Conferences have changed over the years. Back in their heyday, conference delegates would be showered with expensive enticements, gifts and so on. Rolex desk clocks, Gucci conference bags, Mont Blanc fountain pens. That sort of thing. Okay, I exaggerate but there was still a culture that regarded expensive desk paraphernalia as a the way to a physician's prescribing of their medicines.
I was a scientist rather than a clinician in those days. And even then there was a caste system. I remember a medical congress in Venice couple of decades or so ago where I was presenting some data from a study sponsored by a drug company. The basic scientists flew cattle class and stayed in a B&B on one of the more stagnant canals while the clinicians, arriving first class, were wined and dined at the Cipriani. A fleet of water taxis took them to and from the Congress. We were given a weekly ticket for the vaporetto.

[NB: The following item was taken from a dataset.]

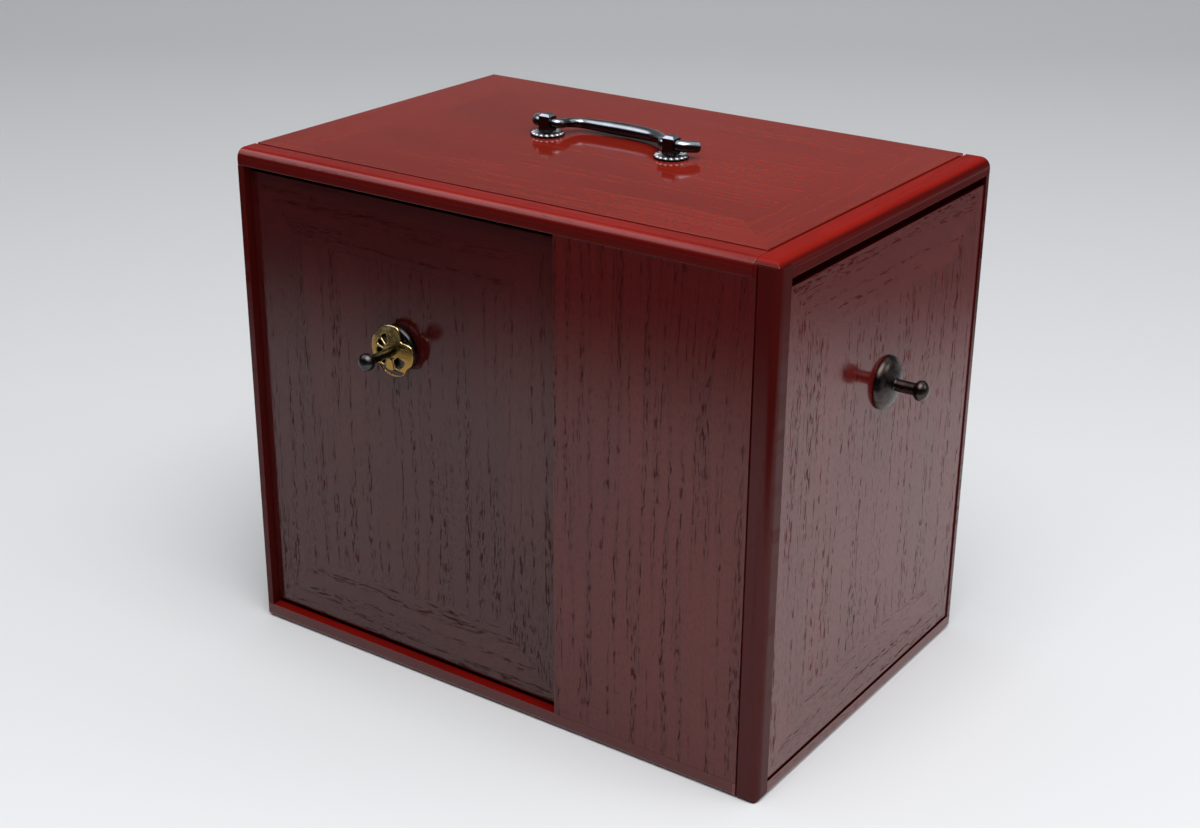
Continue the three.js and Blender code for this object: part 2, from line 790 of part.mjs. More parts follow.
// Doors and their pulls
add('front_door_panel', frontDoorPanel(), lacquer);
add('front_pull_base', frontPullBase(), darkMetal);
add('front_pull_rosette', frontPullRosette(), brassMetal);
const frontButton = { radius: frontButtonRadius, half: frontButtonHalf, reach: frontPullReach };
const rosetteFace = bossThickness + rosetteThickness;
const frontPin = pullPin(rosetteFace, frontDoorThickness, frontPinRadius, frontButton);
add('front_pull_pin', onFront(frontPin), darkMetal);
add('front_pull_nut', pullNut(onFront, frontDoorThickness), darkMetal);
add('side_door_panel', sideDoorPanel(), lacquer);
add('side_pull_plate', sidePullPlate(), darkMetal);
const sideButton = { radius: sideButtonRadius, half: sideButtonHalf, reach: sidePullReach };
const sidePin = pullPin(sideDomeThickness, sideDoorThickness, sidePinRadius, sideButton);
add('side_pull_pin', onSide(sidePin), darkMetal);
add('side_pull_nut', pullNut(onSide, sideDoorThickness), darkMetal);

export default group;
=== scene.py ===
import math

import bmesh
import bpy
from mathutils import Matrix, Vector


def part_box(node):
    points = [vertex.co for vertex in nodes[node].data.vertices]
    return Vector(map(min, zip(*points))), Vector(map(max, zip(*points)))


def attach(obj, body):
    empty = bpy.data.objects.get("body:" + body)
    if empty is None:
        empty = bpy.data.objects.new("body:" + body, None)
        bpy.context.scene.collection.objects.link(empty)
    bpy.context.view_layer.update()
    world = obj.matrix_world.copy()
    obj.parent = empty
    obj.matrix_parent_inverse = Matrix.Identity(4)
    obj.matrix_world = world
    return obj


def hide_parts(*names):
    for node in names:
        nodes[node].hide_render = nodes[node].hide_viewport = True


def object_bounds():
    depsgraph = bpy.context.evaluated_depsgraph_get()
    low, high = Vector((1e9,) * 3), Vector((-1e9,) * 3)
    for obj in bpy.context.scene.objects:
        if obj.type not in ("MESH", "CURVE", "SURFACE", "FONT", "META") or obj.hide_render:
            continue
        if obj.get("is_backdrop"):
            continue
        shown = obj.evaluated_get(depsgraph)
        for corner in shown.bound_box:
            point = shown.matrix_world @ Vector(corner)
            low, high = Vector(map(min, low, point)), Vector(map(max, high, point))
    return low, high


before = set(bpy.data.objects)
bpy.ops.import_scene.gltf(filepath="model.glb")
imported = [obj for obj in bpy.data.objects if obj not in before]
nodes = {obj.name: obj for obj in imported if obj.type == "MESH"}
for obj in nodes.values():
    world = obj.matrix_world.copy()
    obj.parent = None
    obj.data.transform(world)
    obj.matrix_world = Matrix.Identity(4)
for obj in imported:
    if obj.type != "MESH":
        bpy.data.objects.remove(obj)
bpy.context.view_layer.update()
mm = 0.001

# The camera stands at the front right corner and looks down on the box, as a
# person at a table would. Its place was worked out from the box's own corners.
camera_data = bpy.data.cameras.new("camera")
camera_data.lens = 55.751
camera_data.sensor_width = 36
camera = bpy.data.objects.new("camera", camera_data)
camera_place = Vector((0.5397, -0.7845, 0.5346))
camera_azimuth = math.radians(34.853)
camera_elevation = math.radians(22.964)
camera_roll = math.radians(0.422)
camera_back = Vector((
    math.sin(camera_azimuth) * math.cos(camera_elevation),
    -math.cos(camera_azimuth) * math.cos(camera_elevation),
    math.sin(camera_elevation),
))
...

Nowadays it's different. So tightly regulated is the industry today that pharmaceutical representatives cannot speak to their target audience without first obtaining the kind of security clearance associated with piloting nuclear bombers or attendance at a White House dinner.
A friend of mine (and I digress here) once went to a White House dinner or Capitol Hill reception -- I forget. His overwhelming memory was of the sunglassed security guards and the overwhelming sense that all they wanted to do was shoot you. They were just waiting for a cue, any cue, that would allow them to empty the magazine of a submachinegun into you.
Times have changed. And I for one think it's for the better. But it's amazing how long the old perceptions of pharmaceutical companies persist. There is still somehow the notion that a leopard cannot change its spots. The perception that, left unregulated, the industry would revert to the old ways.
I don't buy that. Not only are those practices gone, so are their proponents. And this coincides, in my opinion, with the rise of patient power. Patients are the new opinion leaders. We may not yet be on equal footing but that will come. And patients are no mugs. As the ultimate stakeholders, our opinions cannot be bought by carriage clocks, cases of wine or sides of smoked salmon. We want treatments, pure and simple. And, as so often, the patients have been the catalyst of that change.
Ironically, patients are in many ways the most adversarial group, the lobby least likely to acknowledge its success. Many still remain unable to recognise that pharma has cleaned up its act and persist in bleating the same old "four legs good, two legs bad" dogma. We are perhaps our own worst enemies when we cannot recognise our own successes. The words 'pissup' and 'brewery' come to mind.